* Goal of the exercise: Return the line containing "Recreate this object", the line containing "import math", and every line between them, exactly as they stand. Output nothing else.

* Records for the exercise:

————————

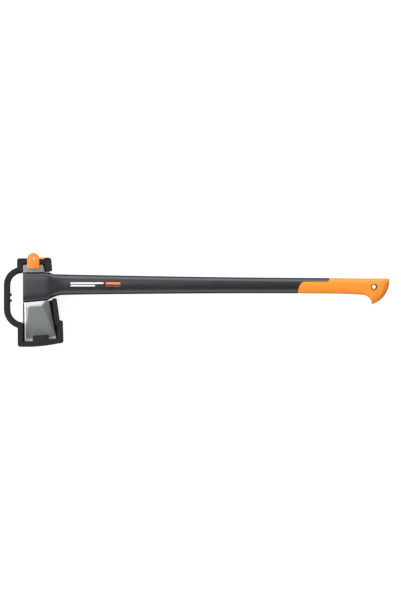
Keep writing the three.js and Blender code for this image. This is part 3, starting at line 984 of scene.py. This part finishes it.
# %% Join the frame and cut the latch's seat
HUB_RADIUS, HUB_HOLE, GROOVE_RADIUS = 5.5, 3.25, 4.7
RING_RADIUS, RING_BACK, RING_FRONT = 9.2, -15, -12.4
POCKET_RADIUS = 9.8
PIVOT = (PIVOT_X, PIVOT_Y)

sheath = loop
sheath.name = "sheath"
combine(sheath, upper, "UNION")
combine(sheath, lower, "UNION")
combine(sheath, round_bar("hub_bore", PIVOT, HUB_RADIUS + GAP, -40, 40), "DIFFERENCE")
combine(sheath, round_bar("ring_pocket", PIVOT, POCKET_RADIUS, -40, RING_FRONT + GAP), "DIFFERENCE")
combine(sheath, block("lever_step", (40.6, 63, 14.5), (59, 90, 40)), "DIFFERENCE")
dress(sheath, MOULDED)
finish_piece(sheath, "maul", "sheath_plastic", "sheath_frame", smooth=30)

# %% [markdown]
# ## Latch
# The latch is a flat orange tab with a round top, a hollow hub that turns in the upper
# bracket, and a thumb lever.  A traced block whose two top corners are rounded by half
# its width gives the arch in one move.

# %% Latch tab, lever and hub
tab = trace("latch", [
    (10.9, 80.3, 15.05), (10.9, 41.3, 3.5), (41.1, 41.3, 3.5), (41.1, 80.3, 15.05)], 20.5, 24.5)
soften_rims(tab, 20.5, 24.5, 1.1)
lever = trace("lever", [
    (38, 64.1), (52, 64.1, 2.4), (56, 66.2, 1.2), (53, 69, 1.6), (38, 68.4)], 15, 24.1)
soften_rims(lever, 15, 24.1, 0.7)
combine(lever, block("tab_clearance", (37, 60, 14), (41.3, 72, 20.8)), "DIFFERENCE")
combine(tab, lever, "UNION")
hub = round_bar("hub", PIVOT, HUB_RADIUS, -18, 22)
groove = round_bar("groove", PIVOT, 8, RING_BACK - GAP, RING_FRONT + GAP)
combine(groove, round_bar("root", PIVOT, GROOVE_RADIUS, -20, 0), "DIFFERENCE")
combine(hub, groove, "DIFFERENCE")
combine(tab, hub, "UNION")
combine(tab, round_bar("see_through", PIVOT, HUB_HOLE, -40, 40), "DIFFERENCE")
dress(tab, LATCH)
finish_piece(tab, "latch", "latch_plastic", "sheath_latch", smooth=30)

# %% Retaining ring
ring = round_bar("latch_ring", PIVOT, RING_RADIUS, RING_BACK, RING_FRONT)
combine(ring, round_bar("peg", PIVOT, GROOVE_RADIUS + GAP, -20, 0), "DIFFERENCE")
soften_rims(ring, RING_BACK, RING_FRONT, 0.5)
dress(ring, MOULDED)
finish_piece(ring, "latch", "sheath_plastic", "latch_retaining_ring")

# %% [markdown]
# ## Floor and light
# A catalogue picture is lit by big soft boxes on both long sides, so that the handle
# gets one bright band along each shoulder and stays dark in the middle.  Two weaker
# boxes higher up widen those bands, one beyond the toe lights the wedge, and one above
# opens the shadows.  White paper all round would turn the dark tool grey, so the floor
# and the backdrop are bright for the camera and much darker for the tool.

# %% Floor
put_down()
bpy.ops.mesh.primitive_plane_add(size=12, location=(0, 0, 0))
floor = bpy.context.object
floor.name = "floor"

# The camera sees a white floor, and the tool sees a darker one, which keeps its edges
# dark against the white.
paper = Finish("pale_paper", Roughness=0.9)
paper.shader.inputs["Specular IOR Level"].default_value = 0
ray = add_node(paper.tree, "LightPath").outputs["Is Camera Ray"]
paper.feed("Base Color", paper.blend(ray, (0.07, 0.07, 0.07), (0.25, 0.25, 0.25)))
paper.feed("Emission Color", paper.blend(ray, (0.05, 0.05, 0.05), (1, 1, 1)))
paper.shader.inputs["Emission Strength"].default_value = 0.85
dress(floor, paper)


# %% Lights
def softbox(name, place, aim, size, power):
    """A rectangle of light at a place, turned to its aim; the power is in watts."""
    data = bpy.data.lights.new(name, "AREA")
    data.shape = "RECTANGLE"
    data.size, data.size_y = size
    data.energy = power
    light = bpy.data.objects.new(name, data)
    bpy.context.scene.collection.objects.link(light)
    light.location = place
    light.rotation_euler = (Vector(aim) - Vector(place)).to_track_quat("-Z", "Y").to_euler()
    return light


softbox("poll_side_box", (0, 1.5, 0.6), (0, 0, 0.03), (2.8, 1.1), 40)
softbox("edge_side_box", (0, -1.5, 0.6), (0, 0, 0.03), (2.8, 1.0), 19)
softbox("poll_high_box", (0, 1.1, 1.2), (0, 0, 0.03), (2.8, 0.7), 7)
softbox("edge_high_box", (-0.2, -1.1, 1.15), (-0.2, 0, 0.03), (2.6, 0.7), 5)
softbox("toe_side_box", (-1.6, 0.1, 0.9), (-0.4, 0, 0), (1.6, 1.2), 22)
softbox("top_box", (-0.9, 0.5, 2.4), (-0.3, 0, 0), (1.6, 1.2), 18)

world = bpy.data.worlds.new("studio")
bpy.context.scene.world = world
world.use_nodes = True
backdrop = world.node_tree.nodes["Background"]
backdrop.inputs["Color"].default_value = (1, 1, 1, 1)
seen = add_node(world.node_tree, "LightPath").outputs["Is Camera Ray"]
strength = add_node(world.node_tree, "MapRange", To_Min=0.15, To_Max=0.9)
world.node_tree.links.new(seen, strength.inputs["Value"])
world.node_tree.links.new(strength.outputs["Result"], backdrop.inputs["Strength"])
bpy.context.scene.view_settings.view_transform = "Standard"
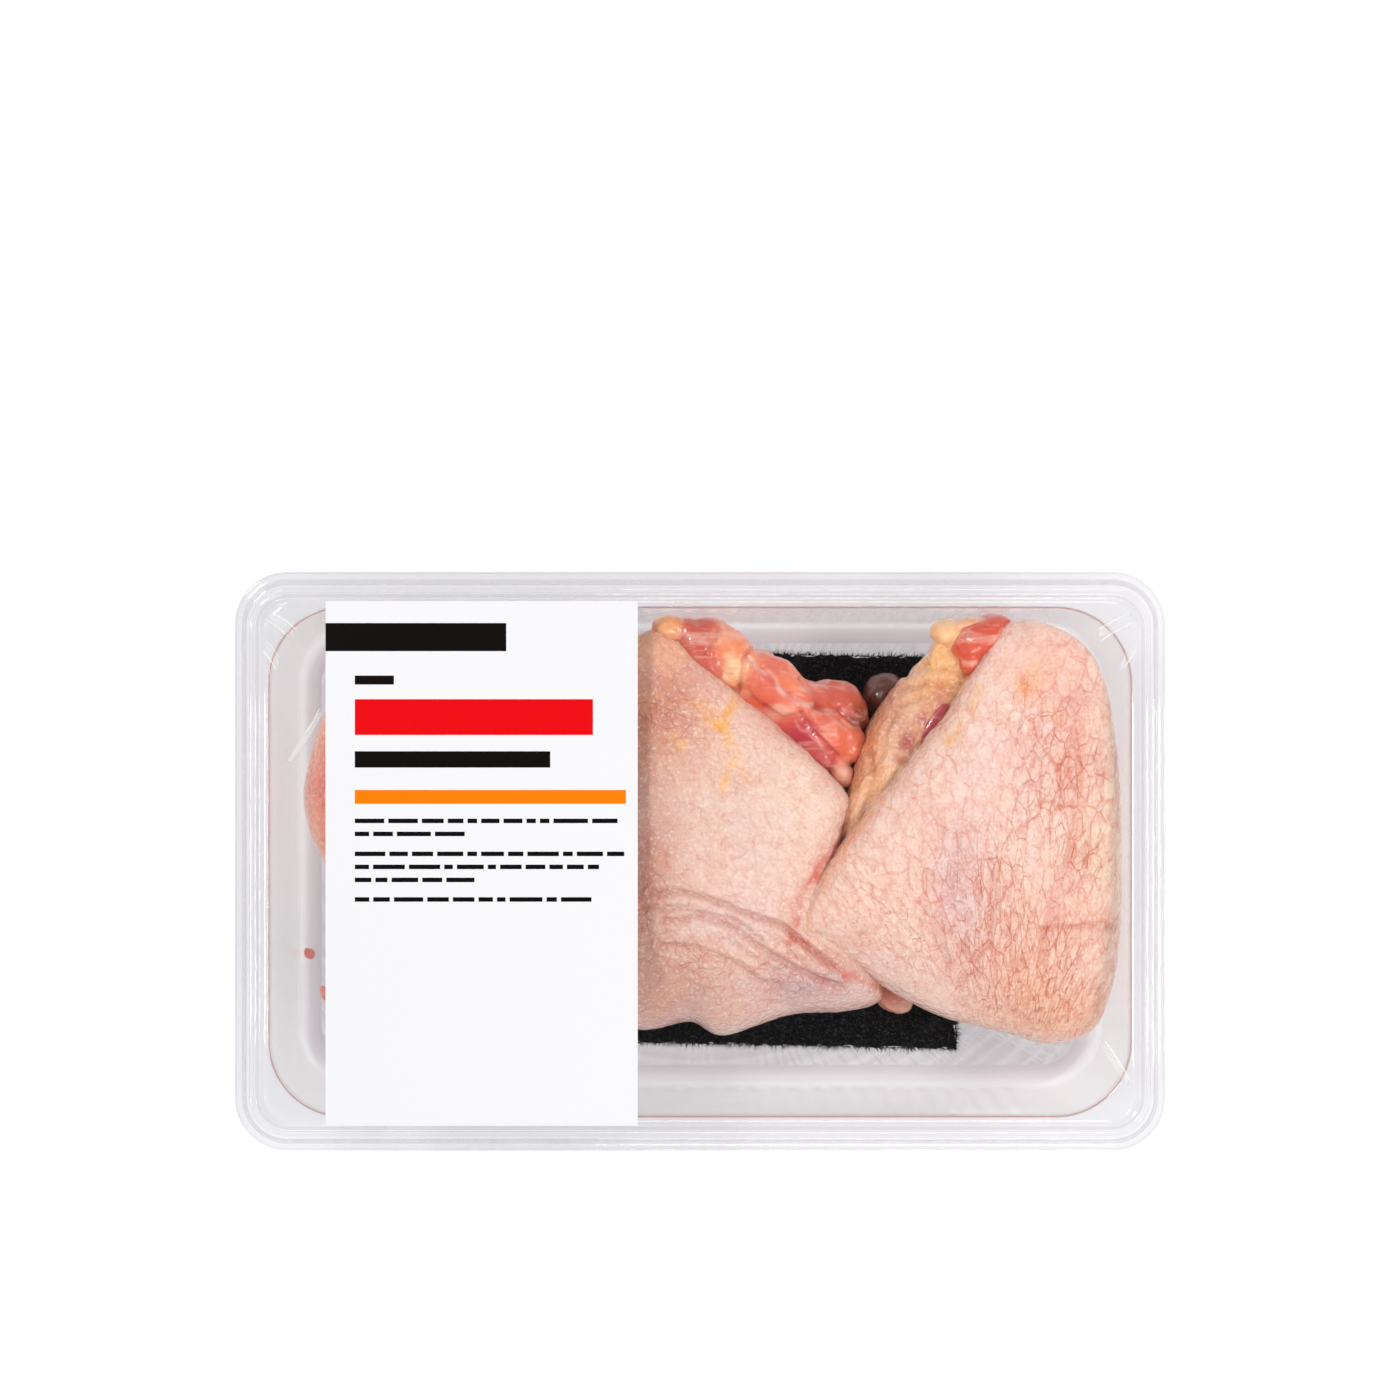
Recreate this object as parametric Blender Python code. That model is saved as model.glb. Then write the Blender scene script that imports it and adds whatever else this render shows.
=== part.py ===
# A sealed meat tray pack: a clear tray with a film lid, a paper label, an absorbent pad and
# three chicken thighs. The tray lies flat, +X along its length, +Z up, with the origin at the
# middle of its base.

import math

import bmesh
import bpy
import numpy as np
from mathutils import Matrix, Vector

MM = 0.001

# Driving dimensions
TRAY_LENGTH = 229.8 * MM
TRAY_WIDTH = 143.0 * MM
TRAY_HEIGHT = 50.0 * MM
RIM_WIDTH = 9.1 * MM
WALL = 0.6 * MM
WALL_DRAFT = math.radians(4)
FLOOR_FILLET = 5.0 * MM
MOUTH_RADIUS = 18.3 * MM
OUTER_RADIUS = 13.0 * MM
LEDGE_DROP = 1.5 * MM
LEDGE_WIDTH = 2.6 * MM
LEDGE_RADIUS = 7.3 * MM
MOUTH_CHAMFER = 0.5 * MM
STEP_RUN = 0.8 * MM
CREST_END = 5.6 * MM
CREST_RADIUS = 10.0 * MM
SKIRT_FOOT = 6.9 * MM
SKIRT_DROP = 5.0 * MM
SKIRT_RADIUS = 11.3 * MM
LIP_DROP = 5.6 * MM
TOUCH_GAP = 0.3 * MM

FILM_THICKNESS = 0.3 * MM
LABEL_LENGTH = 76.9 * MM
LABEL_WIDTH = 129.0 * MM
LABEL_CENTRE_X = -53.6 * MM
LABEL_THICKNESS = 0.2 * MM

PAD_LENGTH = 130.0 * MM
PAD_WIDTH = 100.4 * MM
PAD_THICKNESS = 2.5 * MM
PAD_CENTRE = (1.8 * MM, 1.6 * MM)
PAD_TURN = math.radians(-1.2)

SKIN = 2.0 * MM

MOUTH_HALF_X = TRAY_LENGTH / 2 - RIM_WIDTH
MOUTH_HALF_Y = TRAY_WIDTH / 2 - RIM_WIDTH
LEDGE_Z = TRAY_HEIGHT - LEDGE_DROP
FILM_Z = LEDGE_Z + TOUCH_GAP
LABEL_Z = FILM_Z + FILM_THICKNESS + TOUCH_GAP
PAD_Z = WALL + TOUCH_GAP
MEAT_Z = PAD_Z + PAD_THICKNESS + TOUCH_GAP

# Resolution of the faceted solids
CORNER_STEPS = 7
LOOP_STEPS = 40
UPPER_ANGLES = (20, 38, 55, 72)
LOWER_ANGLES = (-11, -22, -33, -48, -68)
ROUNDNESS = 2.6

# Outlines of the thighs seen from above, as (x, y, height of the rim) in millimetres. The rim
# is the widest line of the form: above it the form closes to its crown, below it to its base.
RIGHT_OUTLINE = (
    (77.3, 59.5, 38), (85.5, 58.9, 41), (94.2, 53.4, 41), (99.7, 44.3, 40), (102.6, 31.1, 38),
    (103.7, 15.0, 38), (104.0, -2.5, 37), (104.0, -17.5, 35), (102.7, -31.6, 30),
    (98.0, -43.1, 25), (88.7, -46.9, 22), (76.2, -44.2, 20), (62.5, -40.9, 17),
    (51.0, -35.6, 17), (38.1, -27.1, 22), (26.6, -19.5, 27), (24.9, -12.4, 28),
    (30.8, -1.8, 31), (43.2, 14.6, 33), (56.9, 31.8, 34), (66.2, 45.0, 36), (72.6, 55.7, 37),
)
RIGHT_CENTRE = (74.0, 5.0)
RIGHT_CROWN = 46.0
# How far round the side the skin reaches, in degrees below the rim: far on the side by the
# wall, and only a folded edge on the open side.
RIGHT_WRAP = (-33, -12)
RIGHT_OPEN_SIDE = math.radians(160)

MIDDLE_OUTLINE = (
    (-15.2, 56.2, 37), (-10.7, 57.4, 38), (-3.0, 52.7, 37), (8.7, 42.3, 35), (19.7, 33.6, 33),
    (31.5, 22.8, 31), (37.4, 15.7, 29), (36.3, 7.1, 25), (36.5, -5.8, 20), (43.0, -23.7, 16),
    (46.2, -35.7, 12), (36.8, -39.3, 12), (22.7, -40.3, 12), (6.1, -45.6, 10),
    (-2.8, -42.1, 12), (-15.6, -44.2, 12), (-35.9, -39.7, 14), (-49.7, -21.1, 18),
    (-53.4, 4.4, 20), (-45.6, 32.2, 24), (-30.3, 49.8, 30),
)
MIDDLE_CENTRE = (-5.0, 5.0)
MIDDLE_CROWN = 43.0
MIDDLE_WRAP = (-33, -12)
MIDDLE_OPEN_SIDE = math.radians(52)

# The bed of bare meat that comes out from under the middle thigh's skin.
MEAT_BED_OUTLINE = (
    (-7.7, 56.3, 33), (-2.0, 60.0, 34), (4.0, 60.0, 34), (7.7, 56.8, 33), (11.8, 53.1, 32),
    (17.3, 51.6, 31), (25.4, 45.8, 27), (33.6, 42.3, 22), (40.3, 36.2, 18), (41.3, 30.9, 18),
    (38.2, 22.6, 21), (28.5, 22.2, 24), (12.3, 34.5, 28), (-4.0, 47.8, 31),
)
MEAT_BED_CENTRE = (17.0, 42.0)
MEAT_BED_CROWN = 34.5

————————

* Answer for this exercise:
Recreate this object as parametric Blender Python code. That model is saved as model.glb. Then write the Blender scene script that imports it and adds whatever else this render shows.
=== part.py ===
# A sealed meat tray pack: a clear tray with a film lid, a paper label, an absorbent pad and
# three chicken thighs. The tray lies flat, +X along its length, +Z up, with the origin at the
# middle of its base.

import math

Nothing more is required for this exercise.